For years the Islamist Hamas and the Palestine Liberation Organization have been bitterly hostile to one another. Nevertheless, both organizations have responded in almost identical fashion to the uprisings in Egypt and Tunisia. Demonstrations of solidarity with the Egyptian people have been ruthlessly suppressed in both the Hamas-controlled Gaza Strip and the PLO-governed West Bank.
Some days ago Hamas physically broke up a solidarity demonstration for Egypt. According to Human Rights Watch and Spiegel Online, six women and ten men were singled out for arrest and beaten.
Even though Hamas has links to the Muslim Brotherhood, which is half-heartedly supporting the Egyptian demonstrations, the organization obviously fears that the mass movement could spread to Gaza and threaten its own rule.
The social conditions in Gaza are catastrophic. More than half of the 1.5 million population are under 18 years old and “to be young in the Gaza Strip means, in most cases, having no work and no means to make the money necessary for a wedding,” according to Spiegel correspondent Ulrike Putz. “The young people have no way to use their leisure time in a meaningful way, and certainly no way to change their personal circumstances. If you want to travel, you need a permit. These are only given to people under 16 or over 35 years of age.”
A “Manifesto for Change”, posted on Facebook by Palestinian youth, acquired 19,000 friends within a short time. The Manifesto complains bitterly about the prevailing intolerable social conditions in Gaza: “We want to be free. We want to be able to live a normal life. We want peace. Is that too much to ask?”
It continues: “There is a revolution growing inside of us, an immense dissatisfaction and frustration that will destroy us unless we find a way of canalizing this energy into something that can challenge the status quo and give us some kind of hope.”
The manifesto was drawn up in response to the closure of a youth center by the ruling Hamas administration in November of last year. When young people were protesting against the closure their demonstration was violently dispersed by Hamas security forces who arrested 16 participants.
On the West Bank, the Palestinian Authority, led by President Mahmoud Abbas, has imposed a complete ban on solidarity demonstrations with Egypt. Underlying the ban is the close relationship between Abbas and Egyptian President Hosni Mubarak, whose overthrow would place the regime in Ramallah in considerable difficulty, as well as the fear of an uprising against the PLO’s own rule, which combines a similar corruption and despotism.

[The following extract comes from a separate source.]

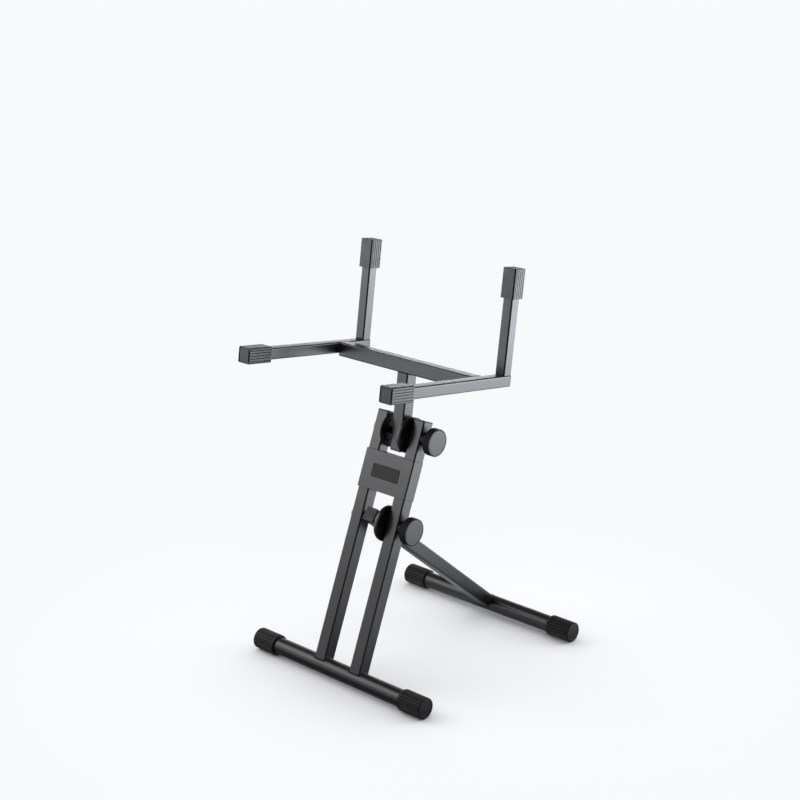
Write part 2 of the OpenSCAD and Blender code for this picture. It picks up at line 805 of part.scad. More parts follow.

A spokesman for the Palestinian security forces justified the ban on demonstrations, saying that stability in the West Bank must be preserved. Protests could “create chaos.”
Nevertheless, several hundred people took to the streets of Ramallah February 5 to demonstrate their solidarity with the Egyptian protests. As they began to chant: “From Ramallah to Tahrir Square, the people want change,” hired thugs of the regime quickly infiltrated the crowd, intimidating the demonstrators and shouting: “Abbas is our president, we do not want another.”
The reaction of Hamas and the PLO to the protests in Egypt speaks volumes about the class nature of these organizations. Despite the antagonism between them, both organizations represent the interests of rival wings of the Palestinian bourgeoisie and both are profoundly shocked by the uprising in Egypt, which has the support of broad layers of the working class and has raised elementary social issues.
The PLO was founded in 1964 as a bourgeois nationalist movement on the initiative of the then-Egyptian President Gamal Abdel Nasser. Like all national movements, it maintained that the unresolved questions of the democratic revolution—national self-determination, democracy and the agrarian question—can be solved within the framework of capitalism under the leadership of bourgeois forces. This has proved to be illusory. Today, the PLO and its largest faction, the Fatah group headed by Abbas, have been reduced to the status of willing tools of American imperialism and the Israeli regime, and are extremely hostile to the Palestinian masses.
Hamas was founded in 1986 as the Palestinian branch of the Muslim Brotherhood. The organization was able to gain some credibility due to the decline of the PLO, and because of its own social welfare activities and a more militant stance toward Israel. Nevertheless Hamas remains a politically and socially conservative movement based on sections of the Palestinian bourgeoisie and middle class. It is deeply hostile to any independent movement of the working class.
The emergence of the working class in Tunisia and Egypt has brought a breath of fresh air into the encrusted political relations in the Middle East. It has revealed the real colors of all the political organizations. The hostility of the PLO and Hamas towards the revolt in Egypt reveals their true class position. This in turn paves the way for the building of a genuine proletarian party, based on a socialist program and the perspective of the Fourth International, capable of uniting the working class throughout the Middle East.